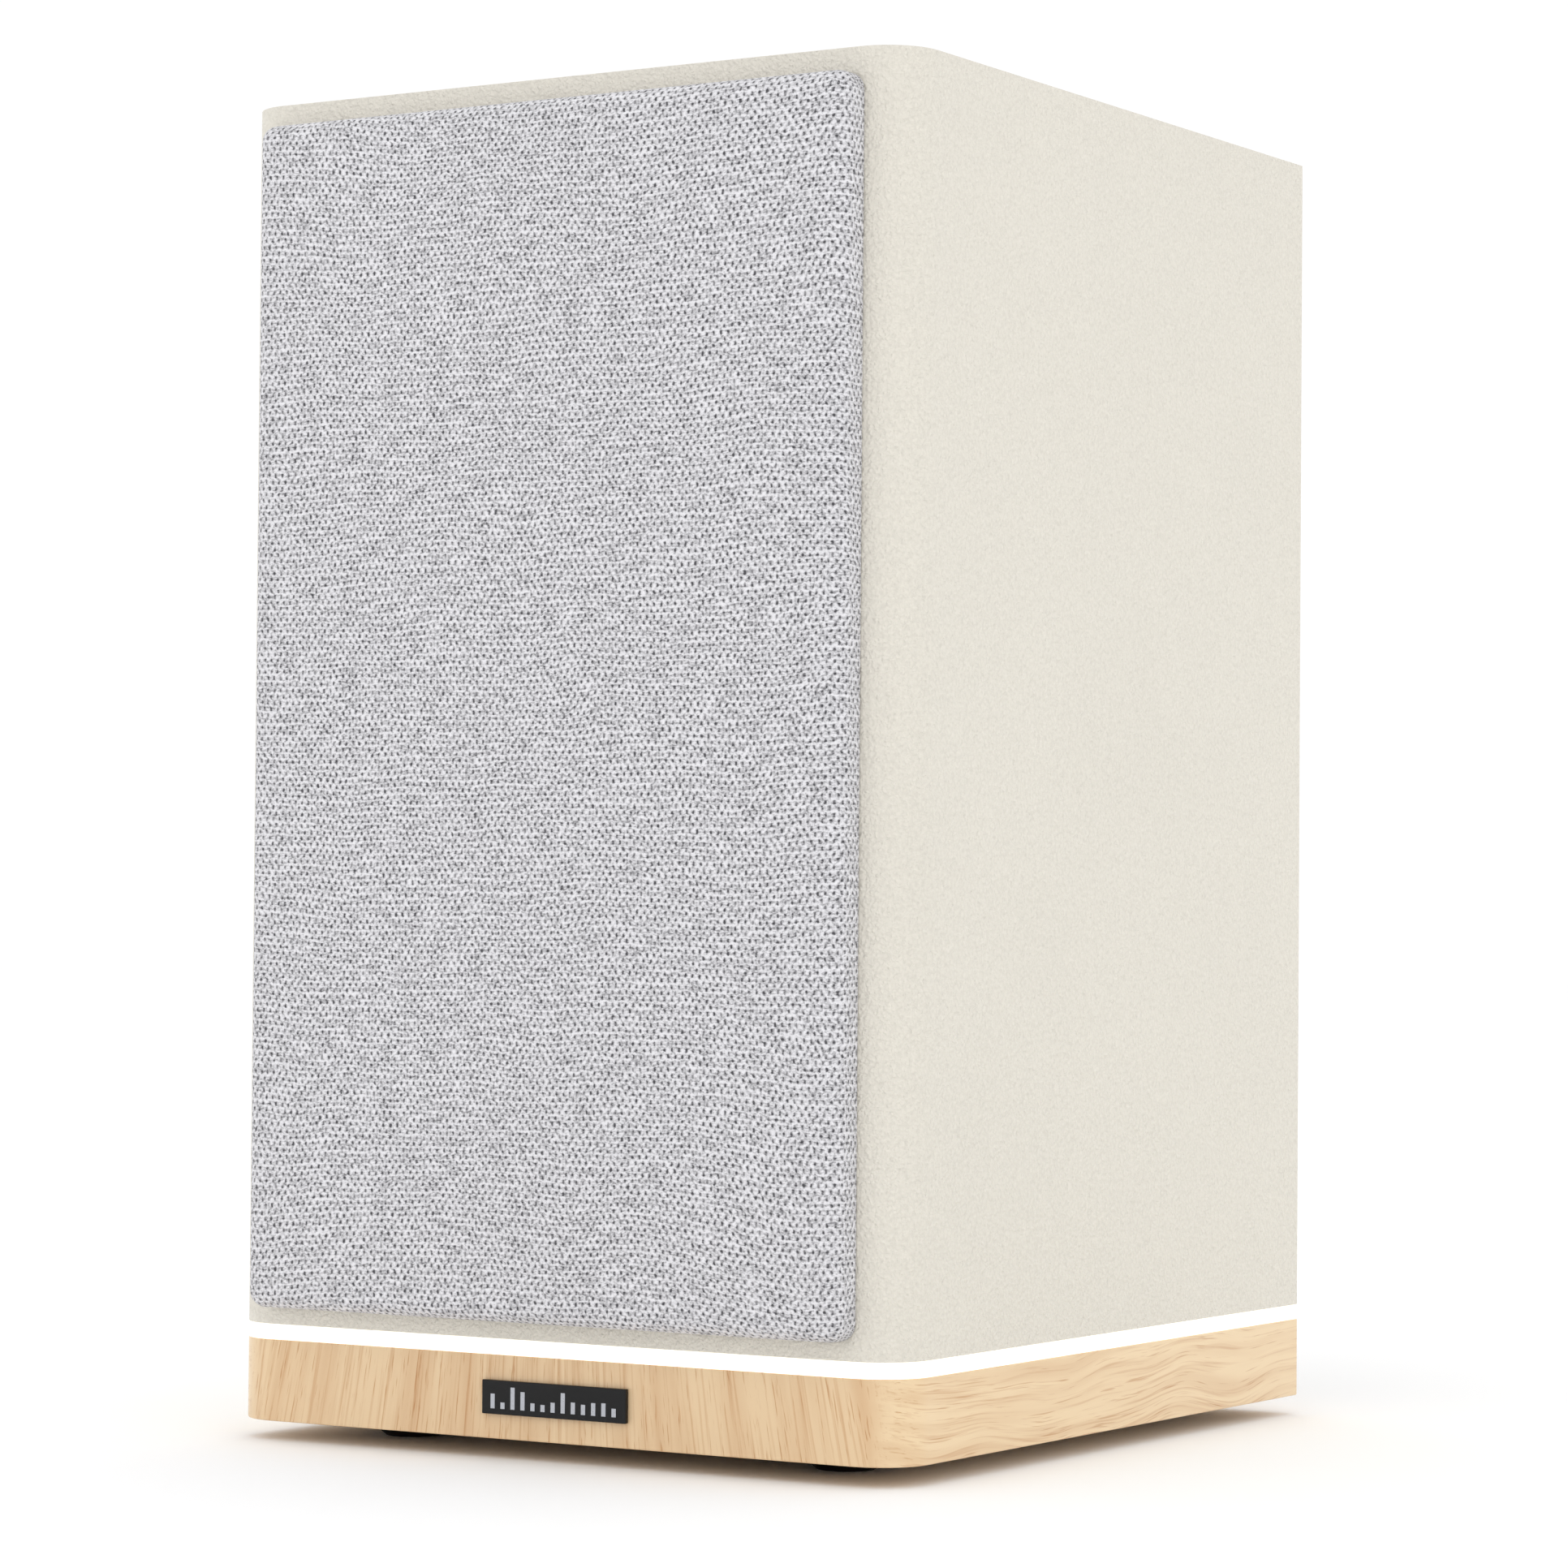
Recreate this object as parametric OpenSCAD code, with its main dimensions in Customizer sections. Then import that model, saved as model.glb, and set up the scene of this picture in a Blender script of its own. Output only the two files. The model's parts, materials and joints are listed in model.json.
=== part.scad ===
// Powered two-way bookshelf speaker with a cloth grille, a lit band and a wood plinth.
// Z is up and Z = 0 is the floor. The front faces -Y. X = 0 is the middle of the cabinet.

/* [Cabinet] */
// Outside width of the wrapped cabinet
body_w = 178; // [165:1:240]
// Outside depth of the wrapped cabinet, without grille and sockets
body_d = 192.5; // [180:0.5:260]
// Height of the wrapped cabinet, without plinth and lit band
cabinet_h = 278; // [270:1:360]
// Thickness of the carcass boards
panel_t = 12; // [9:0.5:16]
// Thickness of the front baffle
baffle_t = 15; // [12:0.5:18]
// Thickness of the rear board
rear_t = 12; // [9:0.5:15]
// Thickness of the vinyl wrap
wrap_t = 0.8; // [0.5:0.1:1.2]
// Radius of the two front upright edges
front_r = 12; // [6:0.5:16]
// Radius of the two rear upright edges
rear_r = 1.5; // [1:0.1:3]
// Thickness of the damping wadding under the top board
wadding_t = 10; // [5:1:14]

/* [Base] */
// Height of the wood plinth
plinth_h = 18.5; // [14:0.5:30]
// Height of the lit band
band_h = 3.5; // [3:0.1:6]
// Width of the light guide, from its outer to its inner edge
guide_w = 7; // [5:0.5:9]
// Room between the light guide and the raised core of the plinth
lamp_room = 3; // [2.5:0.1:5]
// Height of a foot
foot_h = 4.5; // [3:0.5:10]
// Radius of a foot where it meets the plinth
foot_r = 11; // [8:0.5:14]
// Radius of a foot where it meets the floor
foot_tip_r = 7; // [5:0.5:11]
// Distance of a foot's centre from the side of the plinth
foot_side = 31; // [20:1:40]
// Distance of a foot's centre from the front or rear of the plinth
foot_end = 30; // [20:1:45]
// Length of the badge
badge_w = 38; // [20:1:60]
// Height of the badge
badge_h = 7.5; // [5:0.5:12]
// Thickness of the badge
badge_t = 1.2; // [0.8:0.1:2]

/* [Grille] */
// Margin between the grille and the cabinet's side
grille_side = 10.8; // [6:0.1:14]
// Margin between the grille and the cabinet's top
grille_top = 5.6; // [3:0.1:12]
// Margin between the grille and the cabinet's bottom
grille_bottom = 4.2; // [3:0.1:12]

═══

▶ _Requirements_
Return what is listed above, exactly and completely.

▶ _The output_
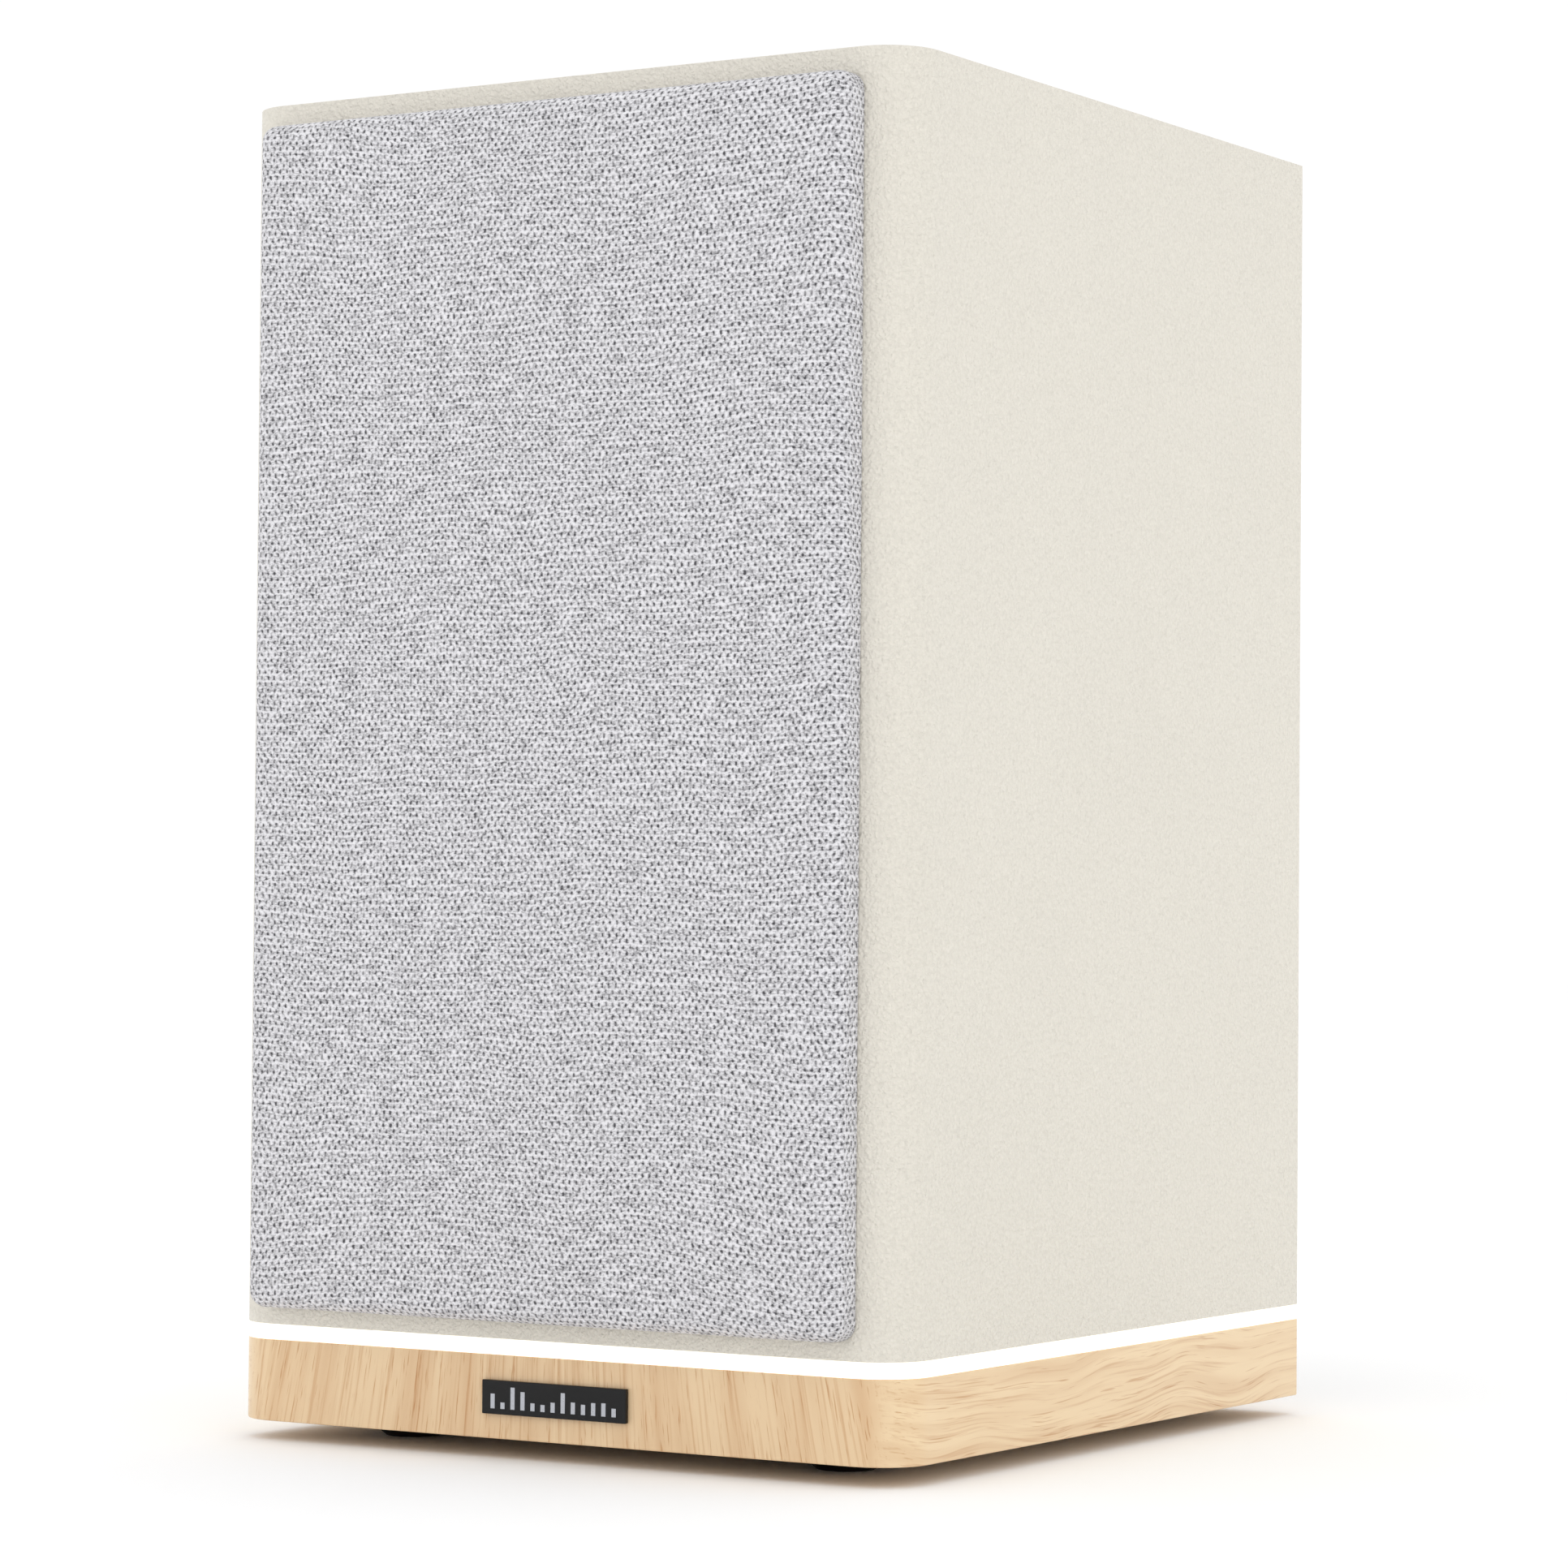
Recreate this object as parametric OpenSCAD code, with its main dimensions in Customizer sections. Then import that model, saved as model.glb, and set up the scene of this picture in a Blender script of its own. Output only the two files. The model's parts, materials and joints are listed in model.json.
=== part.scad ===
// Powered two-way bookshelf speaker with a cloth grille, a lit band and a wood plinth.
// Z is up and Z = 0 is the floor. The front faces -Y. X = 0 is the middle of the cabinet.

/* [Cabinet] */
// Outside width of the wrapped cabinet
body_w = 178; // [165:1:240]
// Outside depth of the wrapped cabinet, without grille and sockets
body_d = 192.5; // [180:0.5:260]
// Height of the wrapped cabinet, without plinth and lit band
cabinet_h = 278; // [270:1:360]
// Thickness of the carcass boards
panel_t = 12; // [9:0.5:16]
// Thickness of the front baffle
baffle_t = 15; // [12:0.5:18]
// Thickness of the rear board
rear_t = 12; // [9:0.5:15]
// Thickness of the vinyl wrap
wrap_t = 0.8; // [0.5:0.1:1.2]
// Radius of the two front upright edges
front_r = 12; // [6:0.5:16]
// Radius of the two rear upright edges
rear_r = 1.5; // [1:0.1:3]
// Thickness of the damping wadding under the top board
wadding_t = 10; // [5:1:14]

/* [Base] */
// Height of the wood plinth
plinth_h = 18.5; // [14:0.5:30]
// Height of the lit band
band_h = 3.5; // [3:0.1:6]
// Width of the light guide, from its outer to its inner edge
guide_w = 7; // [5:0.5:9]
// Room between the light guide and the raised core of the plinth
lamp_room = 3; // [2.5:0.1:5]
// Height of a foot
foot_h = 4.5; // [3:0.5:10]
// Radius of a foot where it meets the plinth
foot_r = 11; // [8:0.5:14]
// Radius of a foot where it meets the floor
foot_tip_r = 7; // [5:0.5:11]
// Distance of a foot's centre from the side of the plinth
foot_side = 31; // [20:1:40]
// Distance of a foot's centre from the front or rear of the plinth
foot_end = 30; // [20:1:45]
// Length of the badge
badge_w = 38; // [20:1:60]
// Height of the badge
badge_h = 7.5; // [5:0.5:12]
// Thickness of the badge
badge_t = 1.2; // [0.8:0.1:2]

/* [Grille] */
// Margin between the grille and the cabinet's side
grille_side = 10.8; // [6:0.1:14]
// Margin between the grille and the cabinet's top
grille_top = 5.6; // [3:0.1:12]
// Margin between the grille and the cabinet's bottom
grille_bottom = 4.2; // [3:0.1:12]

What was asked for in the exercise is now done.